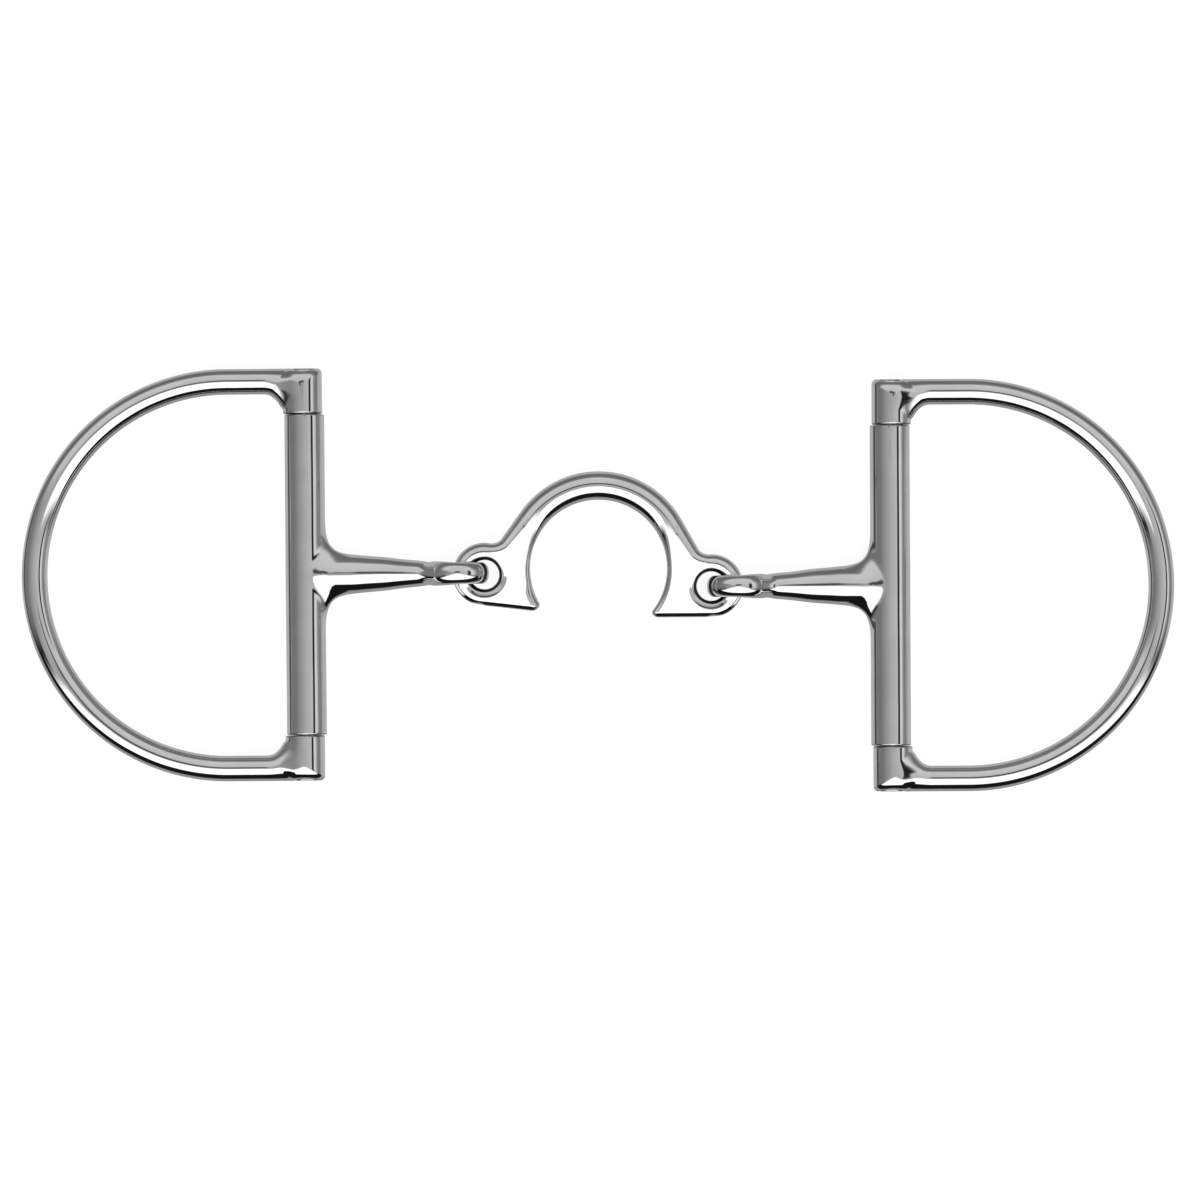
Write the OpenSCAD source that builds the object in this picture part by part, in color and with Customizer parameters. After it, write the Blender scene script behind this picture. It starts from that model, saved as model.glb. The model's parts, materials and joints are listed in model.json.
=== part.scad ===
// Dee-ring snaffle bit with a hinged port, lying on a table.
//
// X runs along the mouthpiece, Y points from the toes of the port to its arch, and Z is up.
// The origin is on the table, under the middle of the whole bit.
// Each piece is drawn in a frame of its own, with outward as +X, and then laid in its place.

/* [Mouthpiece] */
// Width of the mouth, between the inner faces of the two barrels, with the mouthpiece straight
mouth_w = 127; // [105:0.5:154]
// Diameter of each barrel, and of the lugs that hold it
barrel_d = 9.3; // [8:0.1:12]
// Width of an arm where it leaves the fillet at its barrel
arm_root_d = 9.4; // [7:0.1:11]
// Width of an arm at its neck, beside the loop
arm_neck_d = 6.1; // [5:0.1:7.4]
// How far the faces of an arm are set in from the faces of its barrel
arm_inset = 0.25; // [0.1:0.05:1]
// Radius of the fillet between an arm and its barrel
arm_fillet_r = 4.2; // [2:0.1:6]

/* [Loops] */
// Outer diameter of the loop at the end of each arm
loop_d = 14.6; // [13.5:0.1:18]
// Thickness of a loop's wire, from its hole to its outside
loop_wire_t = 3.4; // [2.6:0.1:4]
// Width of a loop's wire along the hole
loop_wire_w = 5; // [4.2:0.1:5.6]

/* [Port] */
// Radius of the arch, to the middle of its rod
arch_r = 19.05; // [15:0.05:24]
// Diameter of the arch's rod
arch_rod_d = 6.5; // [5:0.1:7.5]
// Height of the arch's middle above the line of the eyes
arch_up = 2.95; // [1:0.05:5]
// Angle up the arch at which each flat leg begins
leg_start = 48; // [36:1:60]
// Width of each leg between the opening and the hole of its eye
leg_web = 7.15; // [5:0.05:10]
// Width of the rim round the hole of each eye
rim_w = 3.8; // [3:0.1:4.6]
// Radius of the rounded lip at the mouth of each eye hole
eye_lip_r = 0.9; // [0.3:0.1:1.1]
// Slope of each flat face of the port, thinner towards the toes
face_slope = 4; // [0:0.5:6]
// Height of each leg's outer corner above the top of its eye
leg_corner_above = 0.8; // [0.2:0.1:1.5]
// How far each leg's outer corner stands out from the arch
leg_corner_out = 0.9; // [0.4:0.1:1.5]
// How far the flat legs are set back from the inside of the arch's rod
leg_set_back = 0.15; // [0.1:0.05:0.4]
// Length over which the flat of each leg runs out into the round rod
run_out = 4; // [1:0.5:8]
// How far the toes reach below the bottoms of the eyes
toe_below = 0.5; // [0.1:0.1:1.5]
// How far each toe points in from the widest part of the opening
toe_in = 2.3; // [1:0.1:4]
// Radius of each toe's tip
toe_r = 0.7; // [0.4:0.1:1]

/* [Dee rings] */
// Overall height of each dee ring
dee_h = 96; // [76:1:116]
// Reach of each dee ring, from the hinge pin's axis to the outside of the bow
dee_reach = 66.2; // [60:0.1:80]
// Diameter of the round rod that a dee ring is made of
rod_d = 6; // [5:0.1:8]
// Height of each lug
lug_h = 10.6; // [9.2:0.1:16]
// Radius of the fillet inside each corner, between the rod and its lug
corner_r = 4.5; // [1:0.1:5]
// Radius of the rounded edge at the end of each lug
lug_edge_r = 1; // [0.3:0.1:1.6]

/* [Hinge pins] */
// Diameter of each hinge pin
pin_d = 5; // [3.5:0.1:6]
// How far the pin's head spreads beyond the pin, in the end of a lug
pin_head_lip = 0.7; // [0.3:0.1:0.9]
// Depth of the pin's head
pin_head_t = 1; // [0.5:0.1:1.5]

/* [Fits] */
// Gap all round a pin, inside its barrel
pin_clear = 0.08; // [0.02:0.01:0.1]
// Gap between each end of a barrel and its lug
seam_gap = 0.15; // [0.05:0.05:0.4]
// How much wider the hole of an eye is than the wire of its loop
eye_play = 1.8; // [1.6:0.1:4]
// Play left between a loop's wire and the rim of its eye
loop_play = 1.05; // [0.8:0.05:1.4]
// Gap between the rim of an eye and the loop that it lies in
rim_gap = 0.15; // [0.05:0.05:0.3]
// How far the port sinks below the middles of the loops, to lie on their lower wires
rim_sink = 0.2; // [0.1:0.05:0.5]

/* [Lying pose] */
// Turn of the port on the table
port_turn = -2.9; // [-6:0.1:6]
// Turn of the left arm and dee ring on the table
left_turn = 0.5; // [-4:0.1:4]
// Turn of the right arm and dee ring on the table
right_turn = 0.3; // [-4:0.1:4]
// How far the left loop lies from the middle of its eye, towards the arch
left_lie = 0; // [-0.3:0.1:0.3]
// How far the right loop lies from the middle of its eye, towards the arch
right_lie = 0.3; // [-0.3:0.1:0.3]

/* [Hidden] */
$fn = 96;
over = 1;

barrel_r = barrel_d / 2;
pin_r = pin_d / 2;
rod_r = rod_d / 2;
bow_r = dee_h / 2 - rod_r;
bow_out = dee_reach - dee_h / 2;
lug_foot = dee_h / 2 - lug_h;
barrel_l = 2 * (lug_foot - seam_gap);
corner_fillet = min(corner_r, bow_r - rod_r - lug_foot);
corner_t = 0.8 * rod_d;

loop_r = loop_d / 2;
loop_hole_r = loop_r - loop_wire_t;
loop_mid_r = loop_r - loop_wire_t / 2;
loop_end_r = loop_wire_t / 2;
loop_flat = loop_wire_w - loop_wire_t;

opening_r = arch_r - arch_rod_d / 2;
arch_out_r = arch_r + arch_rod_d / 2;
eye_hole_r = (loop_wire_w + eye_play) / 2;
eye_r = eye_hole_r + rim_w;
eye_x = opening_r + leg_web + eye_hole_r;
leg_corner_up = eye_r + leg_corner_above;
toe_drop = eye_r + toe_below;
thinning = tan(face_slope);

// Where a loop's middle lies out from the middle of the port, and the arm's length from there
loop_x = eye_x + eye_hole_r + loop_hole_r - loop_play;
arm_l = mouth_w / 2 + barrel_r - loop_x;

// Heights of the loop, barrel and bow when each touches the table, and the slopes between them
loop_z = loop_r;
arm_slope = asin((loop_z - barrel_r) / arm_l);
dee_slope = asin((barrel_r - rod_r) / (dee_reach - rod_r));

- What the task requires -
Each line of the material must be restated exactly.

- Correct response -
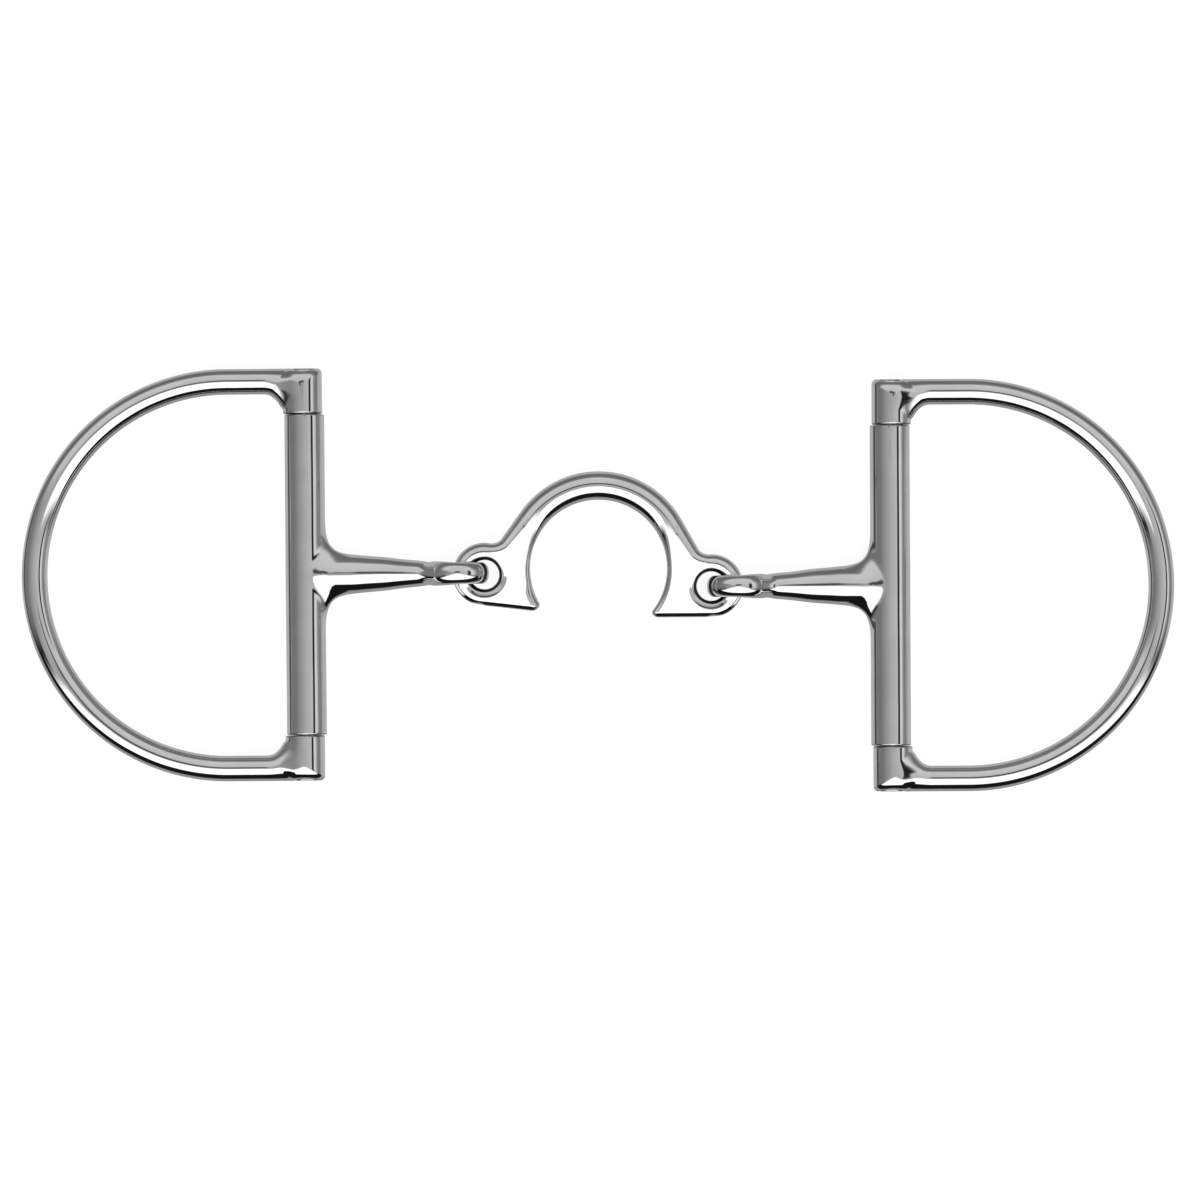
Write the OpenSCAD source that builds the object in this picture part by part, in color and with Customizer parameters. After it, write the Blender scene script behind this picture. It starts from that model, saved as model.glb. The model's parts, materials and joints are listed in model.json.
=== part.scad ===
// Dee-ring snaffle bit with a hinged port, lying on a table.
//
// X runs along the mouthpiece, Y points from the toes of the port to its arch, and Z is up.
// The origin is on the table, under the middle of the whole bit.
// Each piece is drawn in a frame of its own, with outward as +X, and then laid in its place.

/* [Mouthpiece] */
// Width of the mouth, between the inner faces of the two barrels, with the mouthpiece straight
mouth_w = 127; // [105:0.5:154]
// Diameter of each barrel, and of the lugs that hold it
barrel_d = 9.3; // [8:0.1:12]
// Width of an arm where it leaves the fillet at its barrel
arm_root_d = 9.4; // [7:0.1:11]
// Width of an arm at its neck, beside the loop
arm_neck_d = 6.1; // [5:0.1:7.4]
// How far the faces of an arm are set in from the faces of its barrel
arm_inset = 0.25; // [0.1:0.05:1]
// Radius of the fillet between an arm and its barrel
arm_fillet_r = 4.2; // [2:0.1:6]

/* [Loops] */
// Outer diameter of the loop at the end of each arm
loop_d = 14.6; // [13.5:0.1:18]
// Thickness of a loop's wire, from its hole to its outside
loop_wire_t = 3.4; // [2.6:0.1:4]
// Width of a loop's wire along the hole
loop_wire_w = 5; // [4.2:0.1:5.6]

/* [Port] */
// Radius of the arch, to the middle of its rod
arch_r = 19.05; // [15:0.05:24]
// Diameter of the arch's rod
arch_rod_d = 6.5; // [5:0.1:7.5]
// Height of the arch's middle above the line of the eyes
arch_up = 2.95; // [1:0.05:5]
// Angle up the arch at which each flat leg begins
leg_start = 48; // [36:1:60]
// Width of each leg between the opening and the hole of its eye
leg_web = 7.15; // [5:0.05:10]
// Width of the rim round the hole of each eye
rim_w = 3.8; // [3:0.1:4.6]
// Radius of the rounded lip at the mouth of each eye hole
eye_lip_r = 0.9; // [0.3:0.1:1.1]
// Slope of each flat face of the port, thinner towards the toes
face_slope = 4; // [0:0.5:6]
// Height of each leg's outer corner above the top of its eye
leg_corner_above = 0.8; // [0.2:0.1:1.5]
// How far each leg's outer corner stands out from the arch
leg_corner_out = 0.9; // [0.4:0.1:1.5]
// How far the flat legs are set back from the inside of the arch's rod
leg_set_back = 0.15; // [0.1:0.05:0.4]
// Length over which the flat of each leg runs out into the round rod
run_out = 4; // [1:0.5:8]
// How far the toes reach below the bottoms of the eyes
toe_below = 0.5; // [0.1:0.1:1.5]
// How far each toe points in from the widest part of the opening
toe_in = 2.3; // [1:0.1:4]
// Radius of each toe's tip
toe_r = 0.7; // [0.4:0.1:1]

/* [Dee rings] */
// Overall height of each dee ring
dee_h = 96; // [76:1:116]
// Reach of each dee ring, from the hinge pin's axis to the outside of the bow
dee_reach = 66.2; // [60:0.1:80]
// Diameter of the round rod that a dee ring is made of
rod_d = 6; // [5:0.1:8]
// Height of each lug
lug_h = 10.6; // [9.2:0.1:16]
// Radius of the fillet inside each corner, between the rod and its lug
corner_r = 4.5; // [1:0.1:5]
// Radius of the rounded edge at the end of each lug
lug_edge_r = 1; // [0.3:0.1:1.6]

/* [Hinge pins] */
// Diameter of each hinge pin
pin_d = 5; // [3.5:0.1:6]
// How far the pin's head spreads beyond the pin, in the end of a lug
pin_head_lip = 0.7; // [0.3:0.1:0.9]
// Depth of the pin's head
pin_head_t = 1; // [0.5:0.1:1.5]

/* [Fits] */
// Gap all round a pin, inside its barrel
pin_clear = 0.08; // [0.02:0.01:0.1]
// Gap between each end of a barrel and its lug
seam_gap = 0.15; // [0.05:0.05:0.4]
// How much wider the hole of an eye is than the wire of its loop
eye_play = 1.8; // [1.6:0.1:4]
// Play left between a loop's wire and the rim of its eye
loop_play = 1.05; // [0.8:0.05:1.4]
// Gap between the rim of an eye and the loop that it lies in
rim_gap = 0.15; // [0.05:0.05:0.3]
// How far the port sinks below the middles of the loops, to lie on their lower wires
rim_sink = 0.2; // [0.1:0.05:0.5]

/* [Lying pose] */
// Turn of the port on the table
port_turn = -2.9; // [-6:0.1:6]
// Turn of the left arm and dee ring on the table
left_turn = 0.5; // [-4:0.1:4]
// Turn of the right arm and dee ring on the table
right_turn = 0.3; // [-4:0.1:4]
// How far the left loop lies from the middle of its eye, towards the arch
left_lie = 0; // [-0.3:0.1:0.3]
// How far the right loop lies from the middle of its eye, towards the arch
right_lie = 0.3; // [-0.3:0.1:0.3]

/* [Hidden] */
$fn = 96;
over = 1;

barrel_r = barrel_d / 2;
pin_r = pin_d / 2;
rod_r = rod_d / 2;
bow_r = dee_h / 2 - rod_r;
bow_out = dee_reach - dee_h / 2;
lug_foot = dee_h / 2 - lug_h;
barrel_l = 2 * (lug_foot - seam_gap);
corner_fillet = min(corner_r, bow_r - rod_r - lug_foot);
corner_t = 0.8 * rod_d;

loop_r = loop_d / 2;
loop_hole_r = loop_r - loop_wire_t;
loop_mid_r = loop_r - loop_wire_t / 2;
loop_end_r = loop_wire_t / 2;
loop_flat = loop_wire_w - loop_wire_t;

opening_r = arch_r - arch_rod_d / 2;
arch_out_r = arch_r + arch_rod_d / 2;
eye_hole_r = (loop_wire_w + eye_play) / 2;
eye_r = eye_hole_r + rim_w;
eye_x = opening_r + leg_web + eye_hole_r;
leg_corner_up = eye_r + leg_corner_above;
toe_drop = eye_r + toe_below;
thinning = tan(face_slope);

// Where a loop's middle lies out from the middle of the port, and the arm's length from there
loop_x = eye_x + eye_hole_r + loop_hole_r - loop_play;
arm_l = mouth_w / 2 + barrel_r - loop_x;

// Heights of the loop, barrel and bow when each touches the table, and the slopes between them
loop_z = loop_r;
arm_slope = asin((loop_z - barrel_r) / arm_l);
dee_slope = asin((barrel_r - rod_r) / (dee_reach - rod_r));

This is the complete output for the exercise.